The Democrat said Chief Karl Jacobson admitted he took money from a city fund that compensates confidential informants for helping police solve crimes.

He said the chief acknowledged taking the funds for personal use when three of his deputies confronted him Monday morning over the financial irregularities.

Elicker called the allegations “shocking” and a “betrayal of public trust.”

“No one is above the law,” he said in an evening press conference at the police station. “We put our trust in law enforcement to uphold the law, not to violate the law themselves.”

Jacobson didn’t immediately return an email seeking comment Monday. He had served as police chief in one of Connecticut’s largest cities and home to Yale University for more than three years.

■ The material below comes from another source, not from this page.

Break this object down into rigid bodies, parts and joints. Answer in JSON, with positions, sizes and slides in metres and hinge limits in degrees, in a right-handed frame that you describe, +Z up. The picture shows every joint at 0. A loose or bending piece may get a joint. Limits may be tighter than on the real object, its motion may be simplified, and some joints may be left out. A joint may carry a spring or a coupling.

The mayor said he was set to meet with Jacobson and place him on administrative leave when the chief instead submitted his paperwork to retire, effective Monday.

Elicker said it’s unclear how much and for how long Jacobson had been taking money from the informants’ account and that it doesn’t appear others were involved. He said city officials are cooperating with state investigators looking into the matter.

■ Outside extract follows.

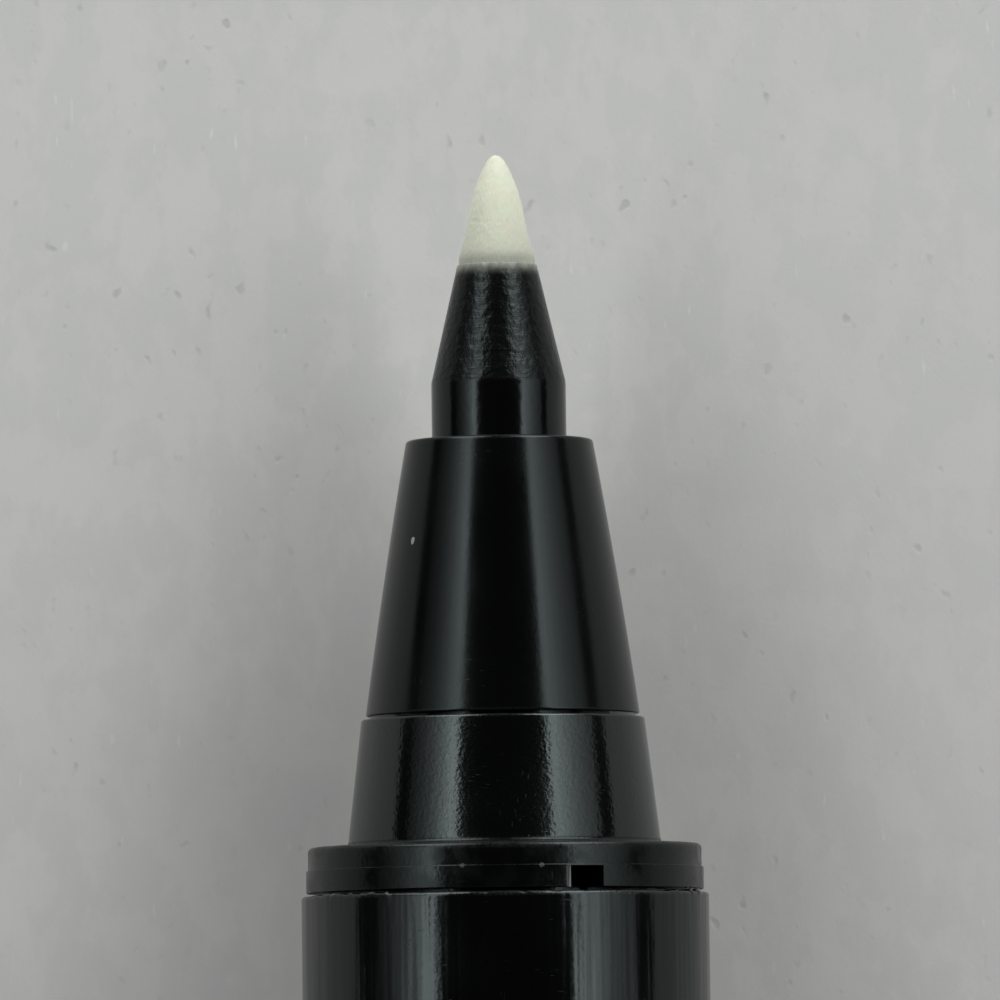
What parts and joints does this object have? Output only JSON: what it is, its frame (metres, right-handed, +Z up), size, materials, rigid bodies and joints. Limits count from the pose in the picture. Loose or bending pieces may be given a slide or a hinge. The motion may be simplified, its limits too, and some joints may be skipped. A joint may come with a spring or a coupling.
{
  "type": "counterfeit detector pen",
  "caption": "Slim black felt-tip marker for testing banknote paper: ivory fibre nib, tapered nose, flanged collar, straight barrel, and a clip cap pushed onto the tail.",
  "frame": {"origin": "on the surface that the pen lies on, under the middle of its whole box", "axes": "+X along the pen from the cap to the nib, +Y away from the clip's side, +Z up"},
  "size_m": [0.1484, 0.0134, 0.0105],
  "materials": {
    "gloss_black_plastic": "moulded gloss with faint orange peel and fine scratches",
    "satin_black_plastic": "moulded satin",
    "nib_fibre": "ground, pressed fibre, ivory",
    "reservoir_fibre": "bonded fibre, stained amber by the fluid",
    "clear_film": "thin clear film",
    "milky_plastic": "soft natural polyethylene"
  },
  "bodies": {
    "pen": {"nib": "nib_fibre", "nib_holder": "satin_black_plastic", "nose_cone": "gloss_black_plastic", "section_collar": "gloss_black_plastic", "barrel": "gloss_black_plastic", "reservoir_core": "reservoir_fibre", "reservoir_wrap": "clear_film", "tail_plug": "gloss_black_plastic"},
    "inner_cap": {"cap_liner": "milky_plastic"},
    "cap": {"cap_shell": "gloss_black_plastic", "cap_crown": "gloss_black_plastic", "clip_mount": "gloss_black_plastic"},
    "clip": {"clip_arm": "gloss_black_plastic"}
  },
  "joints": [
    {"name": "cap_pull", "type": "slide", "parent": "pen", "child": "inner_cap", "axis": [-1, 0, 0], "range_m": [0, 0.03]},
    {"name": "cap_twist", "type": "hinge", "parent": "inner_cap", "child": "cap", "pos_m": [-0.06, 0.00145, 0.00524], "axis": [1, 0, 0], "continuous": true},
    {"name": "clip_flex", "type": "hinge", "parent": "cap", "child": "clip", "pos_m": [-0.06824, -0.00544, 0.00169], "axis": [0, 0.4573, -0.8893], "range_deg": [0, 5], "stiffness_Nm_per_rad": 0.5}
  ]
}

Elicker said he has tapped Assistant Police Chief David Zannelli, who was among the officers to confront Jacobson over the funds, to serve as interim chief.

Jacobson took office in July 2022, just weeks after a Black man was paralyzed in the back of a police van in an incident that roiled the police department and the city.

Five officers were arrested in connection with the mistreatment of Richard “Randy” Cox, who suffered a neck injury and was left paralyzed from the chest down when the police van with no seat belts he was in braked hard to avoid an accident and sent him flying into a metal partition.

Jacobson recommended firing four of the officers, and the city’s police commissioners terminated them. The fifth officer retired before he could be disciplined. One of the fired officers won his job back after an appeal.

Jacobson had been with the department for 15 years before being named chief. He previously served in the East Providence Police Department in Rhode Island for nine years.